Blessington read just one full document to jurors, a love letter the Rev. Michael Murtha drafted to a seventh-grader at St. Anselm's Church in Northeast Philadelphia in 1995. In it, Murtha fantasized about oral sex and sadistic acts with the boy.
The priest never sent the letter. Lynn recommended that Murtha be sent for treatment and later arranged his transfer to other parishes with schools.
"That was so wrong," Blessington told jurors. "You cannot take that kind of risk. . . . And he did it all the time."
He acknowledged that the evidence against Brennan was less comprehensive. Brennan is accused of trying to rape a 14-year-old boy he knew in 1996 during a sleepover at Brennan's West Chester apartment. At the time, the priest was on a leave of absence from the archdiocese.
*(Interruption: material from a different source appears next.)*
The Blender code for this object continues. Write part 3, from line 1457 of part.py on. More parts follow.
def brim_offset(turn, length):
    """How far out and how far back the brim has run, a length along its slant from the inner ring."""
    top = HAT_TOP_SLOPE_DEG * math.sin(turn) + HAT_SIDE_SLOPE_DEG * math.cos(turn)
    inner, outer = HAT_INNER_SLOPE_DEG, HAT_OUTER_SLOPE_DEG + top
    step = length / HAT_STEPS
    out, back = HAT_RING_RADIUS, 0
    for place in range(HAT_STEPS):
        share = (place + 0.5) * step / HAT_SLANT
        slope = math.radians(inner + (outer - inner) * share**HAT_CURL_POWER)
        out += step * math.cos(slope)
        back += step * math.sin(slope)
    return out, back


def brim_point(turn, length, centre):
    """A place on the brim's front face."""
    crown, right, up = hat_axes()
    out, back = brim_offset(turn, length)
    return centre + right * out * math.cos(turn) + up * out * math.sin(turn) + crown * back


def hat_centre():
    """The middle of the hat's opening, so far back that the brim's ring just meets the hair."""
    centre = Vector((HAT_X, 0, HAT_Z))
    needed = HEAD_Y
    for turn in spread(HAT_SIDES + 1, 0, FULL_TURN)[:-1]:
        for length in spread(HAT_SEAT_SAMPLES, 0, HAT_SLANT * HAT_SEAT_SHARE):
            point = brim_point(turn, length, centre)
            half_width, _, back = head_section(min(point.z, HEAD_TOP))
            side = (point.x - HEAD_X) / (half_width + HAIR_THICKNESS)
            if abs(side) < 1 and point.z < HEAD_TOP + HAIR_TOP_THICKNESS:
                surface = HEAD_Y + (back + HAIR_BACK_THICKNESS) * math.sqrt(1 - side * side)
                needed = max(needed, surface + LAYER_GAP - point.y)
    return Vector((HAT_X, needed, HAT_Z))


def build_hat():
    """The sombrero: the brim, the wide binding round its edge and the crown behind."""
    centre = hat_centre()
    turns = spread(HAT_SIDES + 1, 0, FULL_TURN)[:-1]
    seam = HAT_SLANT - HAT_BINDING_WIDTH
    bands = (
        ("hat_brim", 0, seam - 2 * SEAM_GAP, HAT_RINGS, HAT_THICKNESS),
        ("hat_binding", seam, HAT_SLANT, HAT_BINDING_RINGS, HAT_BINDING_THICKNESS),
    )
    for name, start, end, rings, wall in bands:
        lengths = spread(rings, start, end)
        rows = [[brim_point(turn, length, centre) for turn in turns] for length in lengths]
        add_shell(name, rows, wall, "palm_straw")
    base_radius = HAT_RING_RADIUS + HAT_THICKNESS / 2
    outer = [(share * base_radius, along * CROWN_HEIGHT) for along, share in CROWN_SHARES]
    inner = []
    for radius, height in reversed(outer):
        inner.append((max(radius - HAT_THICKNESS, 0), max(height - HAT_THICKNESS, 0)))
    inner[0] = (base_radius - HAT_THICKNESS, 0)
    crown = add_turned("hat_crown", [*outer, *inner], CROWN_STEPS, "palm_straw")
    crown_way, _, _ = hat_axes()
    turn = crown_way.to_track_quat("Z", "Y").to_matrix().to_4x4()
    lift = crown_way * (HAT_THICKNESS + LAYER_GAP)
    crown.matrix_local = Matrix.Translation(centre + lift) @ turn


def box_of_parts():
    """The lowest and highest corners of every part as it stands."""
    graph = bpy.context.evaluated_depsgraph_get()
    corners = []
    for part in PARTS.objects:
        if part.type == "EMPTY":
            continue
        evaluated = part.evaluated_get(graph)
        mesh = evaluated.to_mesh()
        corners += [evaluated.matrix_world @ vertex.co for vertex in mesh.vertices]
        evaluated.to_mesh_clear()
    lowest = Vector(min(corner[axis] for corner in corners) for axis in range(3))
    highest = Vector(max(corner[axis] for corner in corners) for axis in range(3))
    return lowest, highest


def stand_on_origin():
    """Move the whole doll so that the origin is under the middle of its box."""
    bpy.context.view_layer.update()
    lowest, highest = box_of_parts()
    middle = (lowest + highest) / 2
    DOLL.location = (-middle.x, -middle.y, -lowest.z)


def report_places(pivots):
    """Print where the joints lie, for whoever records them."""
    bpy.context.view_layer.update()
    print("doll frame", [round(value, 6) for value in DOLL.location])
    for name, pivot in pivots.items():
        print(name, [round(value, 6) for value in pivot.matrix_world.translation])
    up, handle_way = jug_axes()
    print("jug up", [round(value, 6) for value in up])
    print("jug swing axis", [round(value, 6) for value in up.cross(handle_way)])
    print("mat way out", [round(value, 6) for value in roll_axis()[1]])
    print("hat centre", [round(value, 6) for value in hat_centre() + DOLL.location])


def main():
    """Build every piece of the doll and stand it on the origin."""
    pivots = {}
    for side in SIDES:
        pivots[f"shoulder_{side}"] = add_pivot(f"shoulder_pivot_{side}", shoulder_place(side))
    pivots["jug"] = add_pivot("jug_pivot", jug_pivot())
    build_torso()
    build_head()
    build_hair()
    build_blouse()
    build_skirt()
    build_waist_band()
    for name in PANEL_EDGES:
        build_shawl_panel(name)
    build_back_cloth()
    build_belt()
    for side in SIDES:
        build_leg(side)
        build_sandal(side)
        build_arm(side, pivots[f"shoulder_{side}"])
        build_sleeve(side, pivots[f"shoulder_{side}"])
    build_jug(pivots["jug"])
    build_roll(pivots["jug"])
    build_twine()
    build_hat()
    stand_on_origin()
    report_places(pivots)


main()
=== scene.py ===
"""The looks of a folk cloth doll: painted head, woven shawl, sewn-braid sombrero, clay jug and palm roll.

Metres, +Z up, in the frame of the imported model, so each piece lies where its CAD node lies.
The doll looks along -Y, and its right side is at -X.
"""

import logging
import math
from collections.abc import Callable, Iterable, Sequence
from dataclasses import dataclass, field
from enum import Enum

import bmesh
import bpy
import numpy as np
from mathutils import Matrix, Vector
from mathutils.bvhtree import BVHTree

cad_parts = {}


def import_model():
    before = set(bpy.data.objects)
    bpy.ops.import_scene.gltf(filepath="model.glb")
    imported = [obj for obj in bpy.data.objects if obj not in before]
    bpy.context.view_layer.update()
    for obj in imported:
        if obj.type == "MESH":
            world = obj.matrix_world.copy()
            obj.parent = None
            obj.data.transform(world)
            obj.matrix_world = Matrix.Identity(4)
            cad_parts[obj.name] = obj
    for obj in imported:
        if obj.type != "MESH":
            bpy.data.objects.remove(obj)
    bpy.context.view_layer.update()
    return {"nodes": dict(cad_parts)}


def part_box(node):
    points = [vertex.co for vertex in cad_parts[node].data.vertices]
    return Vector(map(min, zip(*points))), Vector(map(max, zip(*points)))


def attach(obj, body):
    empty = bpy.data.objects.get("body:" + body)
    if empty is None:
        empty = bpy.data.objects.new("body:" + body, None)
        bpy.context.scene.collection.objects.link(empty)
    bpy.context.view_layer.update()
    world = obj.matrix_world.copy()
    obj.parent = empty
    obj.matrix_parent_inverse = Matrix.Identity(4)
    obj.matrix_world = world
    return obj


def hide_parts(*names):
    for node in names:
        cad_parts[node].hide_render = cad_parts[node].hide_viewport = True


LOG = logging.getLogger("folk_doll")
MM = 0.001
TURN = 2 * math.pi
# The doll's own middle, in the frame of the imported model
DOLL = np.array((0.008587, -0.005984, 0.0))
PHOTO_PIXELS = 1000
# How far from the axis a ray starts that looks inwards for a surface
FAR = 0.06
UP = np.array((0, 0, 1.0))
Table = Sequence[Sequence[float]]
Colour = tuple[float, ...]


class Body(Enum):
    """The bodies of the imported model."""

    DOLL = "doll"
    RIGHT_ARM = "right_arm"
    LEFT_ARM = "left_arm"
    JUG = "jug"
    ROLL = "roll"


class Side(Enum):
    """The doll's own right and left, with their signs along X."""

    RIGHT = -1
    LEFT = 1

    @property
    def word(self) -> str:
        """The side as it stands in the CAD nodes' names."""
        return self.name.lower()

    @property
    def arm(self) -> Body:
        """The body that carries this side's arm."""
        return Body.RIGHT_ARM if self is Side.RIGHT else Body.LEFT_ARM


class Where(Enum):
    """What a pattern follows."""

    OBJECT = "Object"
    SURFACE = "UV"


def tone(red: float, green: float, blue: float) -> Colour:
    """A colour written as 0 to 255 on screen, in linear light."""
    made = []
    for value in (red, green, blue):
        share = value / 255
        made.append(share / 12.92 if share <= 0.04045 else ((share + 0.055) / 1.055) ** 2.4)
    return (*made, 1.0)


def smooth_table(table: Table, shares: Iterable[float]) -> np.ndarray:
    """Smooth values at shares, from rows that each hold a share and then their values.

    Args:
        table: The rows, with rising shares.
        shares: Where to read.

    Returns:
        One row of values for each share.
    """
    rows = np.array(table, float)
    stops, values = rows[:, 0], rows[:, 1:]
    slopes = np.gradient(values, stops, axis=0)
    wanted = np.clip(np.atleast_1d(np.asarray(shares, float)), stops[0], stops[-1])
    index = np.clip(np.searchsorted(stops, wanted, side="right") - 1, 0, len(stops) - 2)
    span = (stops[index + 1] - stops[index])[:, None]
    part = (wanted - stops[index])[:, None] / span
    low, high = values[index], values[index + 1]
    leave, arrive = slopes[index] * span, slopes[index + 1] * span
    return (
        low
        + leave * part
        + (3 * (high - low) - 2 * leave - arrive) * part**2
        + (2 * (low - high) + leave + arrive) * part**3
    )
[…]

"He's a vagabond, a wandering soul, but he's not a pedophile," his lawyer, William J. Brennan, told the jury.
The lawyer, who is unrelated to his client, argued that the accuser and his family concocted the claim to win a payout from the church.
"They are dead broke and they are desperate," William Brennan said. "And desperate people do desperate things."
The prosecutor countered that the man's version of the abuse has never wavered. Blessington said the accuser, a Bucks County resident who testified in the trial, did not sue for damages until 15 years after the incident. He also asked jurors to consider why the victim, if he was lying, chose to target Brennan and did not create a more elaborate or gut-wrenching story.
"If he was that evil," Blessington said, "how hard would it be?"